STRAMASH- almost self explanatory, as it could never mean calm and orderly now could it? It’s a chaotic, messy, disorderly situation, usually unwanted.

And it gets better and better! Delve more deeply into Scottish utterances region by region, and you’ll find even more to delight and entertain you. Try wrapping these ones around your tonsils and see what comes oot yer moo!

Edinburgh Dialect

Edinburgh forms one of Scotland’s most diverse speech communities where you can hear a range of accents and dialects.

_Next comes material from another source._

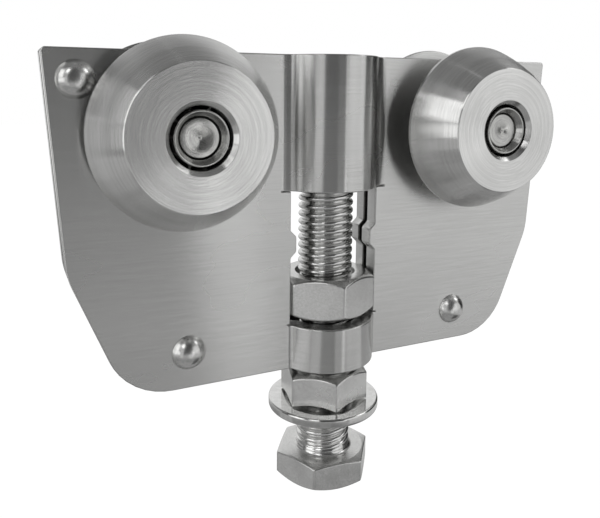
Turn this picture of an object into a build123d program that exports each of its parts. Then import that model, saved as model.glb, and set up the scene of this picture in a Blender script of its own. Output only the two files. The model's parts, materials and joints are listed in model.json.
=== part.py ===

Scots has been spoken in the city for hundreds of years and was used in the court and Parliament prior to the Union of Crowns in 1603 and Union of Parliaments in 1707.

•        Embra – Edinburgh

•        Baffies – slippers

•        Barry – fantastic or great

•        Bunker – worktop, kitchen counter

•        Chum – join on a journey (Chumming a friend doon the road)

•        Cludgie – toilet

•        Deek – look at

•        Dinnae – don’t

•        Feart – afraid of

•        Foostie – stale

•        Radge – crazy or uncontrollable (A person can either be a radge, or ‘go radge’)

•        Reeking – drunk

•        Scoobied – clueless (Scooby Doo is rhyming slang for clue)

•        Shan – a shame, or disappointing (A bad day at work could be ‘well shan’)

Argyll Dialect

Argyll Scottish Gaelic

The language native to the Gaels of Scotland, has been spoken in Argyll since the 5th century when Irish Gaelic speakers settled in the area.•        

Slainte! (slan-juh) – Cheers!

•        Madainn mhath (mateen va) – Good morning.

•        Chan eil (chan yayl) – No.

•        Tha (ha) – Yes.

•        Salinte mhath! ( slan-juh va) – Good health.

•        Halo (hello) – Hello.

•        Feasgar math (fesker ma) – Good evening.

•        ‘S e ur beatha (share behe) – You’re welcome.

•        Tha mi duilich (ha mi doolich) – I’m sorry

•        Alba (Albah) – Scotland

•        Ciamar a tha sibh (kemar aha shiv) – How are you?

•        Tapadh leibh (tapa leev) – Thank you

• Tha gu math (ha goo ma) – Fine

. Is math sin (sma shin) – That’s good

North East Dialect

Doric

Doric is the Scots dialect spoken in the North-East of Scotland and, as of 2018, has gained the status of the third official language of Scotland, along with English and Scots Gaelic.

•        Far ye gaan? Where are you going? 

•        Fit’s at? What’s that? 

•        Fan ye aff? When are you going? 

•        Foo mony? How many? 

•        Fa’s at? Who is that? 

•        Fit wye nae? Why not?

•        Bosie: hug. Gie’s a bosie! Give me a hug! 

•        Fash: trouble. Dinna fash yersel Don’t trouble yourself 

•        Tricket: Delighted. I’m fair-tricket I’m delighted 

•        Gawaaah!: Get away! Gawaaah! 

•        Yer kiddin! You’re kidding me! 

•        Bonny: beautiful. Sheena is affa bonny. Sheena is very pretty 

Orkney & Shetland Dialect

ORKNEY & SHETLAND  Old Norse.

•        The Scots language 

•        Shetlandic or Shetland dialectics and aftertaste of Norn which has become extinct.

•        Hit’s göd ta lay you doon in your ain calf grund, means ‘it’s good to be home’ 

Central Scotland Dialect

In a sentence: “The wee yin fell right on his bahookie.”   In English: “The little one fell on his bum.”

So now you know your bahookie from yer elbow, you’re good to go. Enjoy exploring more of our fandabbydozy Scottish language!